### What is asked
Restate word for word the lines of the data below, from the first through the one that has "wasm.setup();".

### Information shown

================================

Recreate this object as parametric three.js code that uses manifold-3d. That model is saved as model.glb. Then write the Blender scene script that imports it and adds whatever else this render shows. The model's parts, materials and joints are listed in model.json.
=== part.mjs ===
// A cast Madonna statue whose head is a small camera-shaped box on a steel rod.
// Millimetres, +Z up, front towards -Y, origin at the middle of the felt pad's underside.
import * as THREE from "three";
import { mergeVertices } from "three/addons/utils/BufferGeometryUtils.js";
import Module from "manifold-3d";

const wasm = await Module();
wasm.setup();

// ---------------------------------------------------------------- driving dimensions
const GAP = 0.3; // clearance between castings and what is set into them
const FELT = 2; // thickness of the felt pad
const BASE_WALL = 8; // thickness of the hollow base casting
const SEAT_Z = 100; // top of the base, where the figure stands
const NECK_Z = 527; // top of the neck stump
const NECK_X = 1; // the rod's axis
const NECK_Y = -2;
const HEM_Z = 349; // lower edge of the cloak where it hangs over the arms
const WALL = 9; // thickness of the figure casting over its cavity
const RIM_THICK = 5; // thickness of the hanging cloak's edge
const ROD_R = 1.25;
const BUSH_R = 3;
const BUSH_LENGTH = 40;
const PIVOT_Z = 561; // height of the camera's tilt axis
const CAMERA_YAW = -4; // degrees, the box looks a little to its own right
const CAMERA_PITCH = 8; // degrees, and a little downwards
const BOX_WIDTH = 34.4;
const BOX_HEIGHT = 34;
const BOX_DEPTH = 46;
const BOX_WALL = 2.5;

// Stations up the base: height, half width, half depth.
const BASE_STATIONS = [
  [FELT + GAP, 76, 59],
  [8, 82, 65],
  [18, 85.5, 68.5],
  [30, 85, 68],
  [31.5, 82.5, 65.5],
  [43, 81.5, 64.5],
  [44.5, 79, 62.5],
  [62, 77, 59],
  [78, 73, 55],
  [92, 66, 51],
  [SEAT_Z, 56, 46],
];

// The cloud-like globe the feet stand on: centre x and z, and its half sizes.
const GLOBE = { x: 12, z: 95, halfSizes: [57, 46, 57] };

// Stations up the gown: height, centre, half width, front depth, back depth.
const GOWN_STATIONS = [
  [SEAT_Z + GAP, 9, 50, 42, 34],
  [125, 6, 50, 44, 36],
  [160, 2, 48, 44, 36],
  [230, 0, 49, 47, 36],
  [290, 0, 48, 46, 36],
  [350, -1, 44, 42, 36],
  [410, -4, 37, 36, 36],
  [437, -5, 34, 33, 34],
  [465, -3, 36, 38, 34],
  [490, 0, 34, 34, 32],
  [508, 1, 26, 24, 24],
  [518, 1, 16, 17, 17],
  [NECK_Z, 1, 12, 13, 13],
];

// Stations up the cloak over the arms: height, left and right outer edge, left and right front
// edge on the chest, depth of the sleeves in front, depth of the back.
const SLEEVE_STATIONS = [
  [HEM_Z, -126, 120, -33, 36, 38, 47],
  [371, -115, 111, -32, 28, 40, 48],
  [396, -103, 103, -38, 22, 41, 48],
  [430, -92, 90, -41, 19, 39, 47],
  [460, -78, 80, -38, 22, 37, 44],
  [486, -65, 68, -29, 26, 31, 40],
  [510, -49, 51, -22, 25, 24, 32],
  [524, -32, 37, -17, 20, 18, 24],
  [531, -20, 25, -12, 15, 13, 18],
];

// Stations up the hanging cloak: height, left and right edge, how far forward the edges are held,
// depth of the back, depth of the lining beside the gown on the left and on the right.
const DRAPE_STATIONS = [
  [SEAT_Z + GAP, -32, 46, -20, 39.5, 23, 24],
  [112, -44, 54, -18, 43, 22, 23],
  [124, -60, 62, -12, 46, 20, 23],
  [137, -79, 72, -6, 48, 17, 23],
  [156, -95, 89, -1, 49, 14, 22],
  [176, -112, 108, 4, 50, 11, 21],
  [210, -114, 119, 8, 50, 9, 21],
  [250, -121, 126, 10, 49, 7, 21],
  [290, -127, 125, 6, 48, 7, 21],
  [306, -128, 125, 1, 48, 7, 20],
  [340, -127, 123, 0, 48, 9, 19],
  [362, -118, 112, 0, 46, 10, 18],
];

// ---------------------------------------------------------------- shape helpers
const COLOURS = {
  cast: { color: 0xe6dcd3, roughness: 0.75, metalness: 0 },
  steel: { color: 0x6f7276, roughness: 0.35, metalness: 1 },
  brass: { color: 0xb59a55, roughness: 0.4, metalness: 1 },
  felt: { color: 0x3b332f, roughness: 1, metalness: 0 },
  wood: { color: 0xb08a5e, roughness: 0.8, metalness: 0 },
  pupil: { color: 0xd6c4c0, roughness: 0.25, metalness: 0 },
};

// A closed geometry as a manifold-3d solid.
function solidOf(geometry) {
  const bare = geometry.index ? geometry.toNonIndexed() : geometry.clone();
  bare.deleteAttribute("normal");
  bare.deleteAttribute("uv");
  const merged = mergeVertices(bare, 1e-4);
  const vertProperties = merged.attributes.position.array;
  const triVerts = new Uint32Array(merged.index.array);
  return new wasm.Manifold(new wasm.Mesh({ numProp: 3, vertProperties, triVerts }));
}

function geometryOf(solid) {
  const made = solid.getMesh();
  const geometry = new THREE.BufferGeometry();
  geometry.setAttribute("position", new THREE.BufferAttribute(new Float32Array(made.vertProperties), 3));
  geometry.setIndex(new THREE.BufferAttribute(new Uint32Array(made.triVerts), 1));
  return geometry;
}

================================

### Task solution
Recreate this object as parametric three.js code that uses manifold-3d. That model is saved as model.glb. Then write the Blender scene script that imports it and adds whatever else this render shows. The model's parts, materials and joints are listed in model.json.
=== part.mjs ===
// A cast Madonna statue whose head is a small camera-shaped box on a steel rod.
// Millimetres, +Z up, front towards -Y, origin at the middle of the felt pad's underside.
import * as THREE from "three";
import { mergeVertices } from "three/addons/utils/BufferGeometryUtils.js";
import Module from "manifold-3d";

const wasm = await Module();
wasm.setup();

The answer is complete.